*** Collected material ***

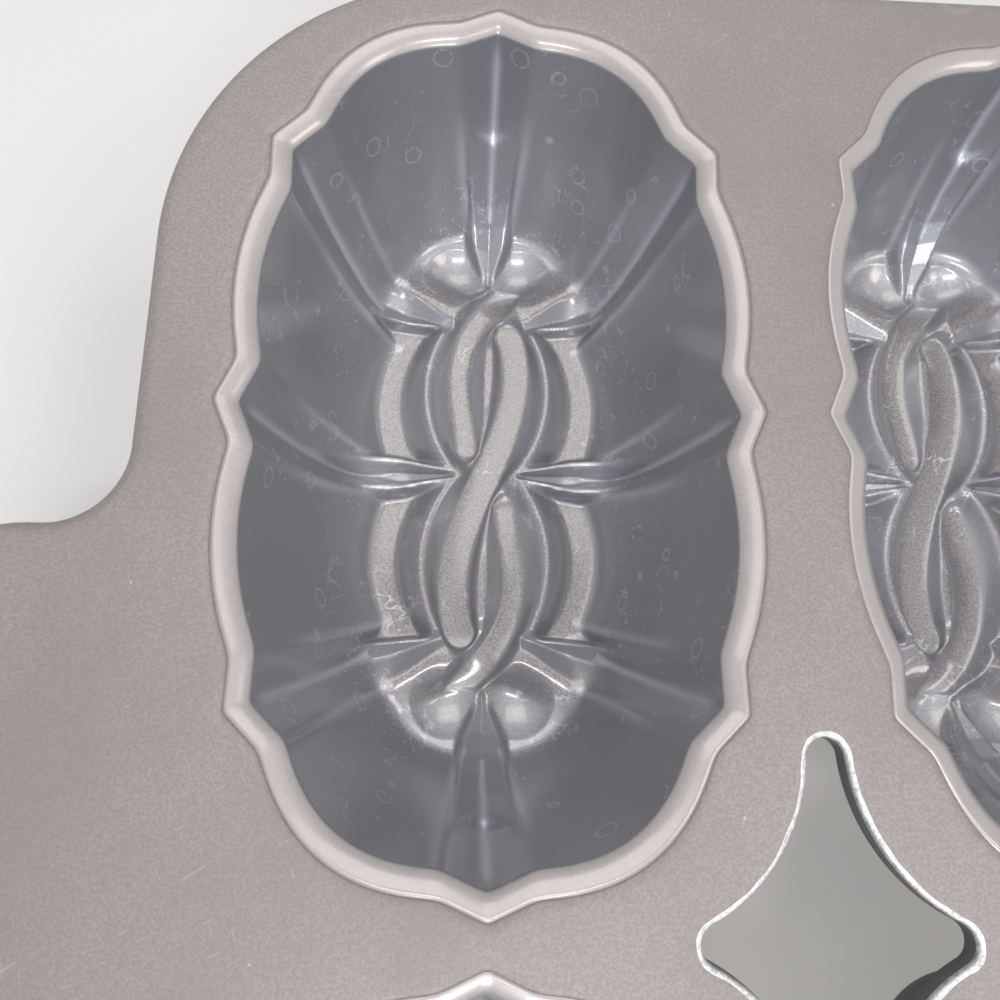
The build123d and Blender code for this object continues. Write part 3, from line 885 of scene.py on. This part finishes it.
class TraySizes(bpy.types.PropertyGroup):
    """Sizes of the tray that the frame's boxes don't give."""

    corner_x: FloatProperty(
        name="Corner rib X", description="Centre of a cup to a corner rib, across", default=0.029, **LENGTH)
    corner_y: FloatProperty(
        name="Corner rib Y", description="Centre of a cup to a corner rib, along", default=0.0382, **LENGTH)
    wall: FloatProperty(name="Wall", description="Metal thickness of a cup", default=0.003, **LENGTH)
    lip_width: FloatProperty(
        name="Lip width", description="Width of the sloping band round a cup's mouth", default=0.003, **LENGTH)
    lip_drop: FloatProperty(name="Lip drop", description="Fall from the deck to the mouth", default=0.0019, **LENGTH)
    lip_step: FloatProperty(
        name="Lip step", description="How far the deck stands proud of the lip", default=0.00035, **LENGTH)
    deck_thickness: FloatProperty(
        name="Deck thickness", description="Thickness of the flat plate", default=0.003, **LENGTH)
    deck_corner: FloatProperty(
        name="Deck corner", description="Radius of the deck's corners", default=0.045, **LENGTH)
    grip_reach: FloatProperty(name="Grip reach", description="How far a grip stands out", default=0.025, **LENGTH)
    grip_length: FloatProperty(
        name="Grip length", description="Length of a grip along the deck's end", default=0.096, **LENGTH)
    star_width: FloatProperty(
        name="Star half width", description="Centre of a star cut-out to its tip, across", default=0.0162, **LENGTH)
    star_length: FloatProperty(
        name="Star half length", description="Centre of a star cut-out to its tip, along", default=0.023, **LENGTH)
    star_tip: FloatProperty(name="Star tip", description="Radius of a star's round tips", default=0.0024, **LENGTH)
    star_hollow: FloatProperty(
        name="Star hollow", description="How far a star's side curves in", default=0.0009, **LENGTH)


class TrayColours(bpy.types.PropertyGroup):
    """Colours of the tray's finishes and of the studio."""

    cup: FloatVectorProperty(
        name="Cup coating", description="Coating inside the cups", default=(0.305, 0.305, 0.325), **COLOUR)
    deck: FloatVectorProperty(
        name="Deck coating", description="Coating on the deck and lips", default=(0.340, 0.306, 0.292), **COLOUR)
    bare: FloatVectorProperty(
        name="Cut metal", description="Bare metal at the star cut-outs", default=(0.93, 0.92, 0.90), **COLOUR)
    underside: FloatVectorProperty(
        name="Underside", description="Coating on the outside", default=(0.24, 0.235, 0.23), **COLOUR)
    floor: FloatVectorProperty(
        name="Floor", description="The studio's pale floor", default=(0.92, 0.91, 0.90), **COLOUR)


class TRAY_OT_cups(bpy.types.Operator):
    """Builds the eight fluted cups with their lips"""

    bl_idname = "tray.cups"
    bl_label = "Build cups"

    def execute(self, context):
        mm = in_millimetres(context.scene.tray_sizes)
        colours = context.scene.tray_colours
        materials = [cup_coating(colours), lip_coating(colours), underside_coating(colours)]
        rings = cup_rings(mm)
        count = rings.shape[1]
        faces = ring_faces(len(rings), count)
        slots = np.searchsorted([MOUTH_RING, MOUTH_RING + LIP_RINGS], faces[:, 0] // count, side="right")
        marks = painted_light_marks(mm, rings)
        for node, (x, y) in cup_places().items():
            points = (rings + (x, y, 0)).reshape(-1, 3)
            piece = make_object(node.replace("cup_", "fluted_cup_"), points, faces.tolist(), slots, materials, marks)
            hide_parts(node)
            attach(piece, "root")
        return {"FINISHED"}


# Bright edge of the star cut-outs: its least and greatest width, and the seed and smoothing passes of its raggedness
CHIP_LEAST, CHIP_MOST, CHIP_SEED, CHIP_PASSES = 0.42, 0.95, 11, 5
# How far the flat top and the flat underside of the deck stop short of a star's edge
TOP_MARGIN, BASE_MARGIN = 2.0, 0.5
# Material slots of the deck
COATED, CUT, BENEATH = range(3)


class TRAY_OT_deck(bpy.types.Operator):
    """Builds the deck with its grips, cup openings and star cut-outs"""

    bl_idname = "tray.deck"
    bl_label = "Build deck"

    def execute(self, context):
        mm = in_millimetres(context.scene.tray_sizes)
        colours = context.scene.tray_colours
        materials = [deck_coating(colours), cut_metal(colours), underside_coating(colours)]
        top, bottom = mm.deck_top, mm.deck_top - mm.deck_thickness
        points, faces, slots = [], [], []

        def add(outlines, heights, slot, centre=(0.0, 0.0)):
            rings = np.array([at_height(*pair) for pair in zip(outlines, heights)]) + (*centre, 0.0)
            made = ring_faces(len(rings), rings.shape[1], sum(len(p) for p in points))
            points.append(rings.reshape(-1, 3))
            faces.extend(made.tolist())
            slots.append(np.full(len(made), slot))

        # Outer edge, as insets and heights: rounded over and down the side, then under the bead to the underside
        edge = [(2.6, top), (2.0, top), (1.45, top - 0.06), (0.95, top - 0.24), (0.5, top - 0.58), (0.18, top - 1.05),
                (0.0, top - 1.7), (0.0, top - 4.1), (0.25, top - 4.65)]
        bead = [edge[-1], (0.8, top - 5.0), (3.0, top - 5.0), (3.6, top - 4.7), (4.0, top - 4.0),
                (4.3, bottom + 0.1), (4.9, bottom), (5.4, bottom)]
        for profile, slot in ((edge, COATED), (bead, BENEATH)):
            add([deck_outline(mm, inset) for inset, _ in profile], [height for _, height in profile], slot)

        # Cup openings, as growths and heights: a soft edge that falls to the lip, the side and the underside
        opening = [(4.6, top), (4.1, top - 0.02), (3.7, top - 0.07), (3.35, top - 0.17), (3.12, top - 0.27),
                   (3.0, top - 0.38), (3.0, bottom), (3.6, bottom)]
        loops = [cup_outline(mm, grow, 0.0) for grow, _ in opening]
        places = cup_places()
        for place in places.values():
            add(loops, [height for _, height in opening], COATED, place)

        # Star cut-outs: coated edge, ragged bright chamfer, then the dark side
        columns = sorted({round(float(x), 3) for x, _ in places.values()})
        star_places = [((a + b) / 2, 0.0) for a, b in zip(columns, columns[1:])]
        inner, outer = star_outline(mm, -CHIP_LEAST), star_outline(mm, -CHIP_MOST)
        plain = star_outline(mm, 0.0)
        random = np.random.default_rng(CHIP_SEED)
        for place in star_places:
            chipped = blurred(random.uniform(0, 1, (len(inner), 1)), CHIP_PASSES)
            ragged = outer + (inner - outer) * chipped
            coated = [star_outline(mm, -TOP_MARGIN), star_outline(mm, -1.5), ragged]
            cut = [ragged, star_outline(mm, -0.28), star_outline(mm, -0.08), plain]
            add(coated, [top, top, top - 0.03], COATED, place)
            add(cut, [top - 0.03, top - 0.10, top - 0.28, top - 0.75], CUT, place)
            add([plain, plain, star_outline(mm, -BASE_MARGIN)], [top - 0.75, bottom, bottom], BENEATH, place)

        # Flat top and underside, which reach to the first and last rows of these profiles
        for height, inset, grow, margin, slot in ((top, edge[0][0], opening[0][0], TOP_MARGIN, COATED),
                                                  (bottom, bead[-1][0], opening[-1][0], BASE_MARGIN, BENEATH)):
            holes = [cup_outline(mm, grow, 0.0) + place for place in places.values()]
            holes += [star_outline(mm, -margin) + place for place in star_places]
            plan, triangles = flat_sheet(deck_outline(mm, inset), holes)
            faces.extend((triangles + sum(len(p) for p in points)).tolist())
            points.append(at_height(plan, height))
            slots.append(np.full(len(triangles), slot))

        piece = make_object("deck_plate", np.vstack(points), faces, np.concatenate(slots), materials)
        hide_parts("deck")
        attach(piece, "root")
        return {"FINISHED"}


# Camera: its place from the middle of the pictured cup's mouth, its turns about X, Y and Z in radians, and its lens,
# sensor and nearest distance
CAMERA_PLACE = (-0.00376, -0.03636, 0.10077)
CAMERA_TURNS = (-0.23212848, -0.04573850, 0.02112708)
CAMERA_LENS, CAMERA_SENSOR, CAMERA_NEAR = 28.8, 36.0, 0.005
# Lamps: place, target, width, height, power in watts and colour
LAMPS = {
    "overhead": ((-0.12, 0.52, 1.10), (-0.08, 0.03, 0.0), 0.80, 0.60, 3.2, (1.0, 0.96, 0.93)),
    "front": ((-0.08, -0.36, 1.10), (-0.10, 0.03, 0.0), 0.45, 0.12, 2.9, (1.0, 0.98, 0.97)),
    "window": ((-0.05, -0.95, 0.75), (-0.10, 0.05, 0.0), 0.42, 0.20, 4.2, (0.94, 0.97, 1.0)),
    "side": ((0.62, -0.25, 0.90), (-0.05, 0.0, 0.0), 0.40, 0.40, 2.4, (1.0, 0.96, 0.93)),
}
# World: its colour, and its strength on the rays that only bring light
WORLD_COLOUR, WORLD_STRENGTH = (0.91, 0.94, 1.0, 1.0), 0.32
# Backdrop colour that the camera and reflections see in the floor, and the share of it there
BACKDROP, BACKDROP_SHARE = (0.94, 0.91, 0.88, 1.0), 0.34
# Half the floor's side, and how far the floor lies under the tray
FLOOR_HALF, FLOOR_GAP = 1.6, 0.0002


class TRAY_OT_studio(bpy.types.Operator):
    """Adds the camera, the soft lamps, the pale world and the floor"""

    bl_idname = "tray.studio"
    bl_label = "Build studio"

    def execute(self, context):
        scene = context.scene
        low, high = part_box("cup_back_1")
        centre = (low + high) / 2
        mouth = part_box("deck")[1].z - scene.tray_sizes.lip_drop

        # The turns are an image's, with Y down and Z ahead, and flip changes them to a camera's
        turn_x, turn_y, turn_z = CAMERA_TURNS
        view = Matrix.Rotation(turn_z, 3, "Z") @ Matrix.Rotation(turn_y, 3, "Y") @ Matrix.Rotation(turn_x, 3, "X")
        flip = Matrix.Diagonal((1, -1, -1))
        turned = (flip @ view.transposed() @ flip).to_4x4()
        camera = bpy.data.cameras.new("camera")
        camera.sensor_width, camera.lens, camera.clip_start = CAMERA_SENSOR, CAMERA_LENS, CAMERA_NEAR
        eye = bpy.data.objects.new("camera", camera)
        eye.matrix_world = Matrix.Translation(Vector((centre.x, centre.y, mouth)) + Vector(CAMERA_PLACE)) @ turned
        scene.collection.objects.link(eye)
        scene.camera = eye

        for name, (place, target, width, height, power, colour) in LAMPS.items():
            light = bpy.data.lights.new(name, "AREA")
            light.shape = "RECTANGLE"
            light.size, light.size_y, light.energy, light.color = width, height, power, colour
            held = bpy.data.objects.new(name, light)
            held.location = place
            held.rotation_euler = (Vector(target) - Vector(place)).to_track_quat("-Z", "Y").to_euler()
            scene.collection.objects.link(held)

        world = Shader("studio", "worlds")
        strength = WORLD_STRENGTH + (1.0 - WORLD_STRENGTH) * world.seen()
        sky = world.node("ShaderNodeBackground", None, {"Color": WORLD_COLOUR, "Strength": strength})[0]
        world.node("ShaderNodeOutputWorld", None, {"Surface": sky})
        scene.world = world.owner
        scene.view_settings.view_transform = "Standard"

        floor = scene.tray_colours.floor
        shader = Shader("studio_floor")
        paper = shader.noise(shader.place(), 8.0, 2.0)
        colour = shader.mix(paper, tinted(floor, 1.0), tinted(floor, 0.97))
        mesh = bpy.data.meshes.new("studio_floor")
        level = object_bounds()[0].z - FLOOR_GAP
        corners = [(x * FLOOR_HALF, y * FLOOR_HALF, level) for x, y in ((-1, -1), (1, -1), (1, 1), (-1, 1))]
        mesh.from_pydata(corners, [], [(0, 1, 2, 3)])
        mesh.materials.append(shader.finish({"Base Color": colour, "Roughness": 0.8}, BACKDROP))
        ground = bpy.data.objects.new("studio_floor", mesh)
        scene.collection.objects.link(ground)
        ground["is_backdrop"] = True
        return {"FINISHED"}


class TRAY_PT_panel(bpy.types.Panel):
    """Lists the steps and the values of the tray"""

    bl_label = "Cake tray"
    bl_idname = "TRAY_PT_panel"
    bl_space_type = "VIEW_3D"
    bl_region_type = "UI"
    bl_category = "Cake tray"

    def draw(self, context):
        for step in (TRAY_OT_cups, TRAY_OT_deck, TRAY_OT_studio):
            self.layout.operator(step.bl_idname)
        for group in (context.scene.tray_sizes, context.scene.tray_colours):
            for name in group.__annotations__:
                self.layout.prop(group, name)


CLASSES = (TraySizes, TrayColours, TRAY_OT_cups, TRAY_OT_deck, TRAY_OT_studio, TRAY_PT_panel)


def register():
    for made in CLASSES:
        bpy.utils.register_class(made)
    bpy.types.Scene.tray_sizes = PointerProperty(type=TraySizes)
    bpy.types.Scene.tray_colours = PointerProperty(type=TrayColours)


def unregister():
    del bpy.types.Scene.tray_colours
    del bpy.types.Scene.tray_sizes
    for made in reversed(CLASSES):
        bpy.utils.unregister_class(made)


def main():
    """Builds the tray and its studio."""
    register()
    bpy.ops.tray.deck()
    bpy.ops.tray.cups()
    bpy.ops.tray.studio()


if __name__ == "__main__":
    main()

***

→ **Work to do**
Set down, exactly as written, each line of the data from its opening line through the one containing "the tray that". Output nothing more.

→ **Correct output**
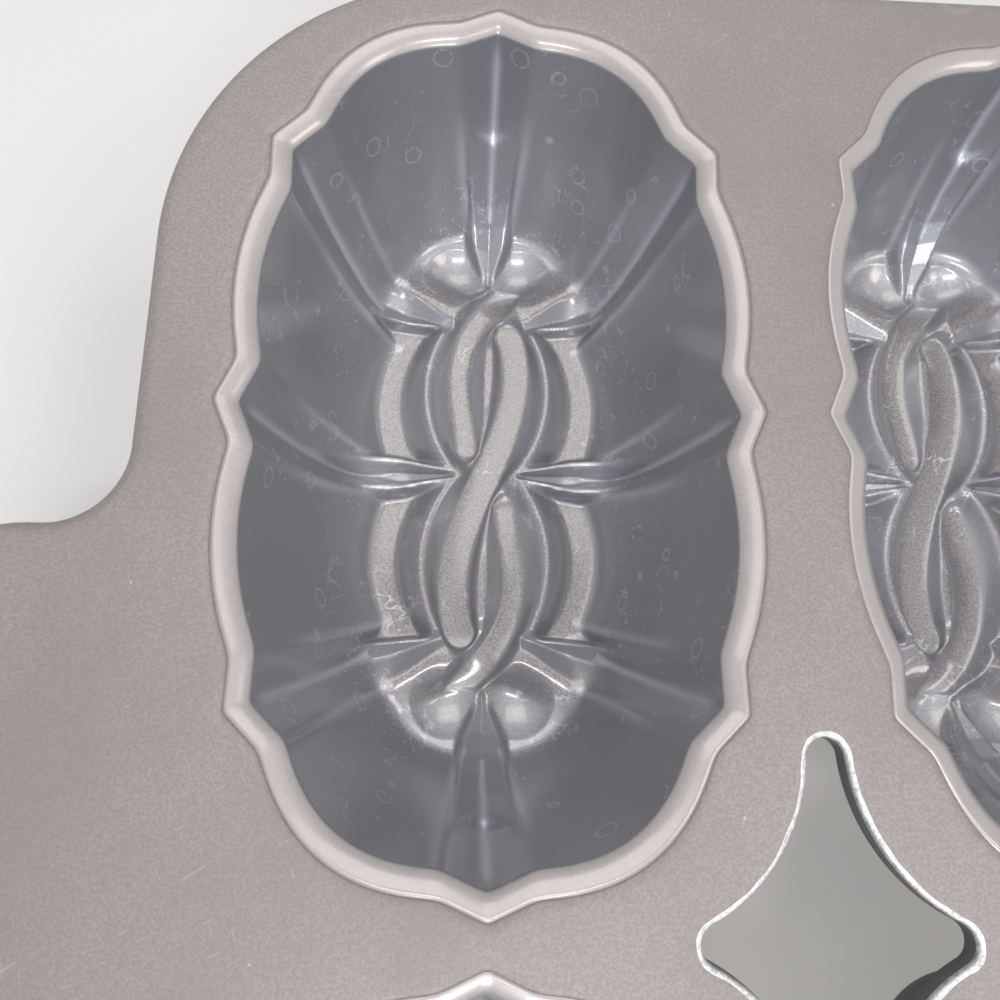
The build123d and Blender code for this object continues. Write part 3, from line 885 of scene.py on. This part finishes it.
class TraySizes(bpy.types.PropertyGroup):
    """Sizes of the tray that the frame's boxes don't give."""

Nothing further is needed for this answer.